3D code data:
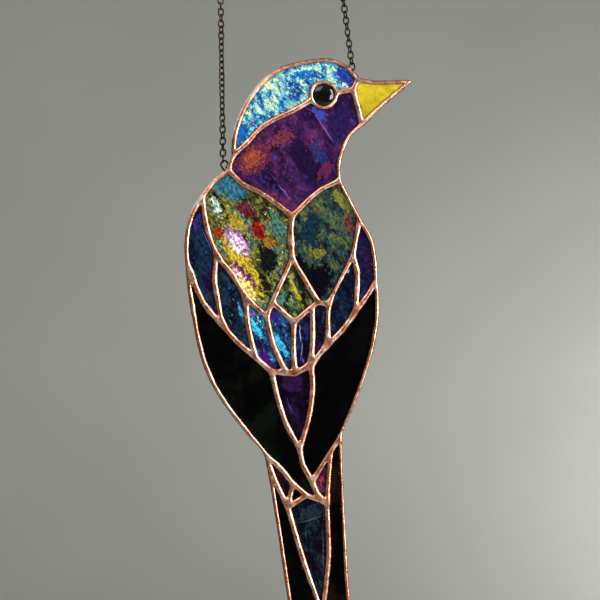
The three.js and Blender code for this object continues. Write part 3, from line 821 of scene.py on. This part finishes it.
# Each pane: the record's slot, its ripple's height and size in millimetres, and its glass.
GLASS = {
    "crown_pane": ("sky_glass", 0.05, 5, dict(
        ground=[(14, 56, 120), (30, 108, 176), (66, 166, 200), (146, 208, 188), (214, 242, 184)], size=5,
        spread=0.11,
        patches=[(69, -56, 5, 8, -40, (36, 60, 150), 0.75), (10, -90, 3.5, 9, 65, (24, 96, 176), 0.7),
                 (45, -55, 3, 12, 12, (30, 110, 190), 0.6)],
        flecks=[((20, 66, 150), 0.5, 2.0, 1.6, 0.8), ((190, 240, 235), 0.36, 1.3, 1.5, 0.8),
                ((222, 232, 130), 0.16, 2.4, 1.4, 0.8)], contrast=0.5, lean=-50)),
    "neck_pane": ("purple_glass", 0.05, 9, dict(
        ground=[(22, 9, 38), (36, 17, 56), (54, 25, 72), (72, 32, 76), (92, 40, 78)], size=13, detail=4,
        patches=[(66, -82, 9, 15, 70, (36, 24, 76), 0.6), (48, -104, 7, 15, -55, (26, 14, 48), 0.8),
                 (18, -102, 9, 15, 45, (92, 34, 62), 0.7, 5),
                 (17, -102, 9, 14, 45, (156, 74, 42), 0.36, 1.1),
                 (33, -90, 6, 15, 25, (120, 52, 60), 0.42, 1.6),
                 (54, -98, 6, 12, -55, (28, 44, 98), 0.42, 1.8),
                 (57, -108, 5, 8, 45, (92, 34, 66), 0.6, 3), (54, -76, 4, 8, -40, (54, 70, 170), 0.5, 2)],
        flecks=[((60, 54, 140), 0.34, 3.0, 1.4, 0.5), ((18, 8, 32), 0.42, 4.0, 1.3, 0.55),
                ((150, 60, 44), 0.22, 1.8, 1.5, 0.6)],
        # Painted highlight and shade: the pale lines are the lit crests of ridges in the glass, and the dark
        # lines beside them are their shaded grooves; all of them also raise the bump.
        lines=[(56.4, -83.4, 0.55, 12.5, -56, (124, 84, 170), 0.8),
               (54.8, -83.8, 0.4, 10, -56, (20, 10, 44), 0.8),
               (34.5, -119.5, 0.5, 6.5, -50, (110, 100, 200), 0.75),
               (36, -118.6, 0.35, 5, -50, (24, 14, 60), 0.9),
               (29, -112, 0.35, 5, -50, (86, 60, 140), 0.5)], blotch=4.5, contrast=0.34, bump=0.25)),
    "beak_pane": ("yellow_glass", 0.03, 10, dict(
        ground=[(176, 152, 20), (202, 178, 32), (220, 197, 50)], size=16, contrast=0.07, rough=0.3,
        bump=0.1,
        lines=[(94, -61.5, 0.25, 5, -10, (226, 206, 70), 0.6)])),
    "left_mantle_pane": ("moss_glass", 0.09, 6, dict(
        ground=[(26, 32, 18), (66, 76, 34), (118, 112, 38), (92, 118, 84), (56, 96, 96)], size=8,
        spread=0.1,
        patches=[(4, -117, 7, 12, -30, (50, 108, 126), 0.85),
                 # Partly the glass's iridised colour and partly a painted highlight: the pale mint speckles.
                 (-2.5, -128, 3, 9, -65, (196, 230, 208), 0.5, 1.6),
                 (31, -138, 4.5, 12, -65, (66, 110, 100), 0.75),
                 (14, -130, 5, 8, -30, (96, 36, 46), 0.62, 2.2),
                 (8, -136, 5, 10, -40, (170, 146, 40), 0.6, 2.4),
                 (26, -147, 4, 7, -40, (160, 104, 28), 0.5, 1.8),
                 (20.5, -140, 5, 7, -55, (132, 18, 12), 0.66, 2),
                 (-1.5, -142, 3.4, 5, 20, (150, 50, 22), 0.8), (26, -157, 6, 10, -70, (12, 20, 10), 0.8),
                 (24, -170, 4, 11, -62, (28, 26, 12), 0.7), (12, -160, 6, 24, -58, (196, 168, 40), 0.75),
                 # Partly the glass's iridised colour and partly a painted highlight: the pink, near-white and
                 # pale yellow patches of the diagonal band, all but the purple one.
                 (9, -147, 6.5, 13, -50, (206, 130, 200), 0.55, 2),
                 (13, -166, 5, 16, -55, (104, 40, 96), 0.5, 2.2),
                 (8.5, -148, 5, 12, -52, (250, 232, 244), 0.38, 1.3),
                 (13, -172, 5, 14, -55, (252, 226, 120), 0.52, 1.8),
                 (9, -165, 3, 9, -52, (244, 200, 222), 0.42, 1.4)],
        # The last flecks, near-white and drawn out, are painted glints.
        flecks=[((206, 186, 56), 0.26, 2.0, 1.4, 0.8), ((92, 34, 54), 0.26, 2.0, 1.5, 0.7),
                ((22, 28, 12), 0.36, 2.4, 1.4, 0.75), ((232, 236, 200), 0.12, 1.2, 2.0, 0.9)],
        contrast=0.66, bump=0.5, lean=-58)),
    "right_mantle_pane": ("teal_glass", 0.07, 7, dict(
        ground=[(8, 20, 22), (20, 44, 48), (36, 66, 62), (70, 86, 50), (104, 106, 44)], size=7,
        spread=0.12,
        patches=[(49, -140, 7, 13, 80, (16, 44, 56), 0.72),
                 (67, -124, 5, 10, -40, (112, 114, 50), 0.62, 2.4),
                 (71, -137, 2.8, 10, -72, (106, 40, 44), 0.55, 1.8),
                 # Painted reflection: the near-black patches at z -168 and -160 are the dark room mirrored in
                 # the glass.
                 (60, -134, 4, 10, -60, (70, 92, 64), 0.55, 2), (53, -168, 9, 11, 80, (2, 6, 8), 0.85),
                 (44, -160, 4, 9, -60, (3, 9, 12), 0.75),
                 (54, -153, 3.5, 4.5, 20, (112, 106, 40), 0.8, 2.4)],
        flecks=[((104, 48, 30), 0.26, 1.8, 1.6, 0.7), ((8, 18, 22), 0.36, 2.2, 1.3, 0.7),
                ((120, 132, 92), 0.18, 1.4, 1.6, 0.6)], contrast=0.55, lean=-60)),
    "diamond_pane": ("teal_glass", 0.07, 5, dict(
        ground=[(8, 16, 6), (26, 36, 18), (50, 66, 42), (86, 104, 58), (140, 152, 80)], size=4,
        spread=0.12,
        patches=[(33, -179, 2.6, 7, 60, (70, 116, 108), 0.75),
                 (40.5, -173, 1.6, 11, -64, (176, 156, 50), 0.65),
                 (44, -170, 1.6, 9, -64, (16, 26, 12), 0.85)],
        flecks=[((200, 214, 130), 0.22, 1.4, 2.4, 0.8), ((12, 22, 12), 0.36, 2.0, 1.8, 0.7)],
        lines=[(38, -178.5, 0.9, 1.2, 0, (190, 190, 90), 0.9),
               (38, -178.5, 0.5, 0.8, 0, (4, 10, 6), 0.95)], lean=-62)),
    "left_shoulder_pane": ("indigo_glass", 0.04, 8, dict(
        ground=[(6, 7, 20), (11, 17, 36), (14, 34, 52), (20, 44, 66)], size=9,
        patches=[(-12, -136, 4, 8, 70, (46, 38, 104), 0.6), (-6, -184, 2.4, 6, -60, (110, 70, 170), 0.5),
                 (-12, -160, 4, 7, 80, (12, 44, 54), 0.5), (-8, -170, 4, 8, -70, (26, 14, 50), 0.6)],
        flecks=[((60, 66, 120), 0.16, 1.6, 1.6, 0.7), ((34, 20, 60), 0.34, 4, 1.4, 0.6)],
        lines=[(-7.5, -147, 0.3, 8, -68, (120, 140, 215), 0.85)])),
    "left_covert_pane_1": ("indigo_glass", 0.04, 6, dict(
        ground=[(6, 11, 26), (12, 27, 44), (18, 44, 60), (26, 62, 78)], size=6,
        patches=[(11, -186, 1.5, 8, -72, (70, 150, 190), 0.55), (2, -161, 3, 6, -70, (26, 18, 56), 0.8)],
        flecks=[((84, 150, 170), 0.2, 1.4, 1.5, 0.8), ((6, 10, 22), 0.36, 2.4, 1.4, 0.7)])),
    "left_covert_pane_2": ("blue_glass", 0.07, 5, dict(
        ground=[(14, 16, 44), (26, 44, 90), (36, 84, 130), (50, 124, 160)], size=5, spread=0.1,
        patches=[(18.5, -193.6, 2.2, 8, -52, (60, 196, 232), 0.85),
                 (16, -186, 2, 3, -50, (120, 80, 190), 0.7), (24, -211, 3.4, 6, -40, (62, 26, 112), 0.9),
                 (20, -203, 2, 7, -55, (20, 22, 58), 0.8)],
        # The first flecks, near-white, are painted glints.
        flecks=[((170, 240, 250), 0.24, 1.1, 2.0, 0.9), ((130, 70, 190), 0.22, 1.8, 1.6, 0.7),
                ((8, 12, 36), 0.38, 1.8, 1.6, 0.75)], bump=0.5, blotch=2.2)),
    "centre_covert_pane_1": ("blue_glass", 0.07, 5, dict(
        ground=[(8, 10, 38), (14, 30, 70), (22, 62, 110), (36, 104, 160)], size=5, spread=0.1,
        patches=[(33, -204, 2.4, 9, -57, (60, 176, 224), 0.8), (29, -188, 3, 5, -40, (44, 34, 120), 0.85),
                 (30.5, -207, 1.4, 8, -57, (100, 70, 200), 0.6)],
        # The first flecks, near-white, are painted glints.
        flecks=[((170, 230, 250), 0.2, 1.0, 2.2, 0.9), ((6, 8, 34), 0.38, 1.8, 1.8, 0.75)], bump=0.5,
        lean=-56, blotch=2.2)),
    "centre_covert_pane_2": ("indigo_glass", 0.05, 5, dict(
        ground=[(1, 2, 12), (6, 9, 28), (14, 24, 58), (22, 40, 84)], size=5,
        patches=[(48, -195, 2, 8, 80, (22, 36, 90), 0.6)],
        flecks=[((70, 96, 170), 0.18, 1.2, 2.2, 0.8)],
        lines=[(43.4, -197, 0.32, 6, -84, (150, 190, 240), 0.95),
               (44.2, -206.5, 0.3, 5, -96, (110, 140, 220), 0.9),
               (44.9, -212, 0.6, 2.5, -70, (90, 70, 180), 0.7)], bump=0.4)),
    "right_covert_pane_1": ("indigo_glass", 0.04, 6, dict(
        ground=[(2, 2, 12), (5, 9, 24), (11, 20, 40), (20, 26, 54)], size=6,
        patches=[(54, -205, 2.5, 5, 50, (44, 20, 60), 0.8), (57, -188, 2, 5, 80, (16, 44, 62), 0.7)],
        flecks=[((60, 90, 120), 0.14, 1.2, 1.6, 0.8)])),
    "right_covert_pane_2": ("indigo_glass", 0.04, 6, dict(
        ground=[(2, 3, 16), (5, 12, 30), (10, 26, 46), (18, 46, 66)], size=7,
        flecks=[((60, 110, 130), 0.14, 1.3, 1.6, 0.8)],
        lines=[(70.3, -163, 0.5, 1.5, 50, (225, 238, 245), 0.95)])),
    "right_shoulder_pane": ("indigo_glass", 0.04, 7, dict(
        ground=[(8, 5, 28), (12, 12, 42), (18, 17, 52), (28, 24, 62)], size=8,
        patches=[(78, -178, 2.6, 7, 60, (24, 44, 96), 0.7), (82, -160, 3, 6, 80, (40, 16, 56), 0.6)],
        flecks=[((66, 64, 120), 0.14, 1.5, 1.6, 0.7)])),
    "rump_pane": ("indigo_glass", 0.04, 8, dict(
        ground=[(2, 1, 4), (7, 4, 12), (16, 8, 26), (26, 12, 38)], size=7,
        patches=[(39, -224, 6, 7, 0, (40, 18, 56), 0.85), (40, -240, 4, 7, -70, (30, 14, 50), 0.5)],
        lines=[(37.5, -237, 0.6, 6, -72, (40, 56, 104), 0.6)], contrast=0.4)),
    "left_tail_triangle_pane": ("purple_glass", 0.03, 5, dict(
        ground=[(4, 0, 0), (18, 6, 6), (34, 15, 16)], size=4,
        flecks=[((74, 44, 46), 0.26, 1.5, 1.8, 0.6)], lean=-40)),
    "right_tail_triangle_pane": ("purple_glass", 0.05, 4, dict(
        ground=[(24, 8, 16), (64, 24, 46), (96, 38, 70), (140, 56, 84)], size=3,
        patches=[(55.5, -278, 1.2, 4, 80, (140, 36, 62), 0.7)],
        flecks=[((14, 6, 20), 0.4, 1.2, 1.3, 0.8), ((170, 110, 170), 0.2, 1.0, 1.3, 0.6)], bump=0.5)),
    "tail_quill_pane": ("indigo_glass", 0.05, 8, dict(
        ground=[(0, 1, 3), (3, 8, 12), (8, 24, 30), (18, 44, 50)], size=5,
        patches=[(49, -296, 5, 8, 20, (24, 42, 52), 0.75), (52, -340, 3, 12, -80, (14, 40, 52), 0.6)],
        flecks=[((52, 80, 86), 0.18, 1.8, 3.5, 0.7), ((3, 6, 12), 0.36, 3, 2.5, 0.7)],
        lines=[(49, -299.5, 0.4, 8, 16, (64, 96, 84), 0.7),
               (56.3, -322, 0.4, 22, -88, (30, 66, 96), 0.7)], lean=-82)),
}
BLACK = {                                        # each black pane, and the colour that drifts through it
    # The left wing's faint green is a painted highlight: a patchy glow of light on the black glass.
    "left_wing_pane": rgb(9, 14, 8), "right_wing_pane": rgb(5, 5, 6),
    "small_tail_triangle_pane": rgb(5, 6, 6), "left_tail_pane": rgb(5, 5, 6),
    "right_tail_pane": rgb(26, 14, 6),
}
BLACK_RIPPLE, BLACK_RIPPLE_SIZE = 0.03, 16


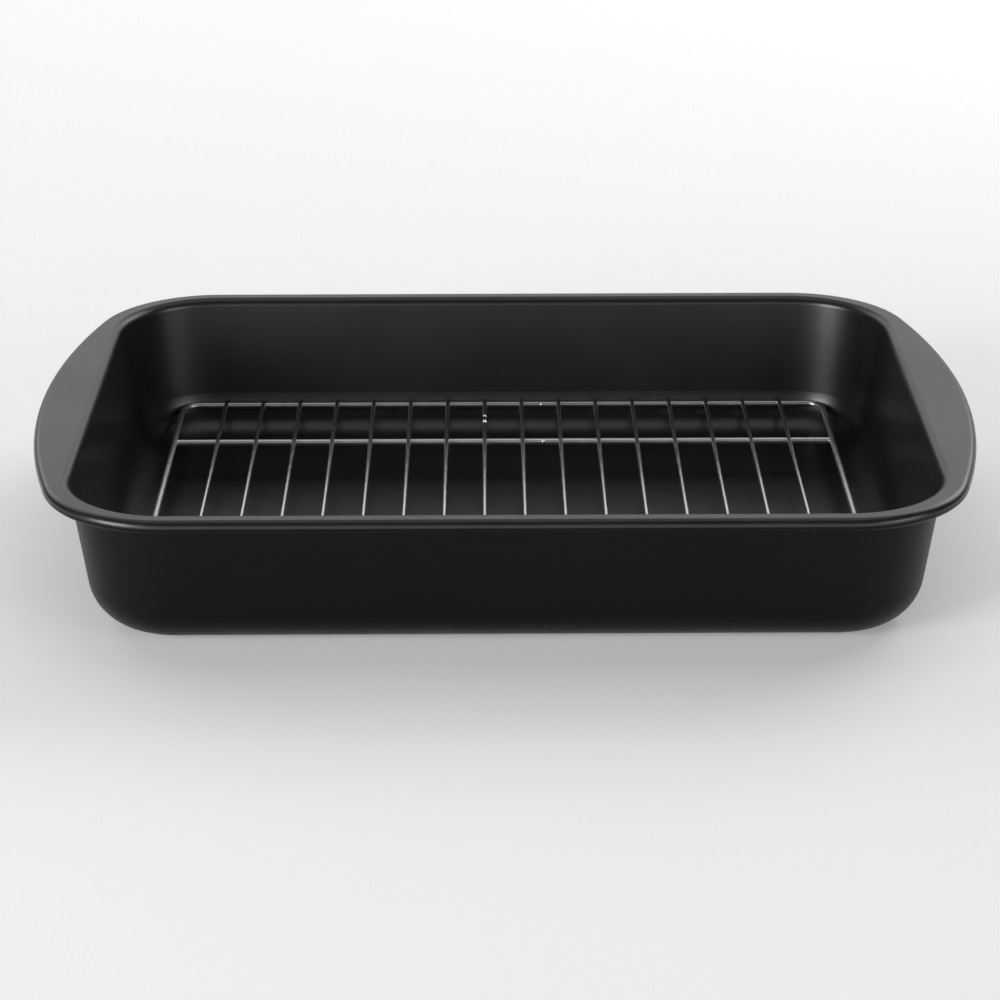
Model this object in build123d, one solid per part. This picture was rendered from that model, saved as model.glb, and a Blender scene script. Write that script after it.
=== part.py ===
from build123d import *
import math
import os

# Roasting pan with a lift-out wire rack, in millimetres.
# X runs along the pan from wing handle to wing handle, Y across it, Z up.
# The origin is on the table under the middle of the pan's flat base.
# The pan is one deep-drawn sheet of coated steel: drafted walls, a large bend into the floor,
# and a rim flange all round that widens into a wing handle at each short end and curls under.
# The rack is welded from wire: a closed frame, two supports in its plane and a row of cross wires on top.

# Pan
pan_length = 430.0  # over both wing handles
pan_width = 302.0  # over the flanges of the long sides
pan_height = 67.0
sheet = 0.9
wall_draft = 8.0  # degrees from upright
wing_reach = 24.4  # from the wall to the outer edge, at the middle of a wing
side_flange = 9.2  # from the wall to the outer edge, along a long side
wall_corner = 46.5  # plan radius of the wall's outer face at the rim
floor_bend = 22.0  # outer radius between wall and floor
rim_bend = 4.0  # upper radius between wall and flange
flange_corner = 57.0  # plan radius where a long side turns into a wing
wing_crown = 11.25  # a wing's outer edge falls back this far from its middle to the start of its corners
curl_radius = 3.0  # outer radius of the curled edge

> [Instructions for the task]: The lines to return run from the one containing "Model this object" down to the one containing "# The rack is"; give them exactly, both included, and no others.

> [Result]:
Model this object in build123d, one solid per part. This picture was rendered from that model, saved as model.glb, and a Blender scene script. Write that script after it.
=== part.py ===
from build123d import *
import math
import os

# Roasting pan with a lift-out wire rack, in millimetres.
# X runs along the pan from wing handle to wing handle, Y across it, Z up.
# The origin is on the table under the middle of the pan's flat base.
# The pan is one deep-drawn sheet of coated steel: drafted walls, a large bend into the floor,
# and a rim flange all round that widens into a wing handle at each short end and curls under.
# The rack is welded from wire: a closed frame, two supports in its plane and a row of cross wires on top.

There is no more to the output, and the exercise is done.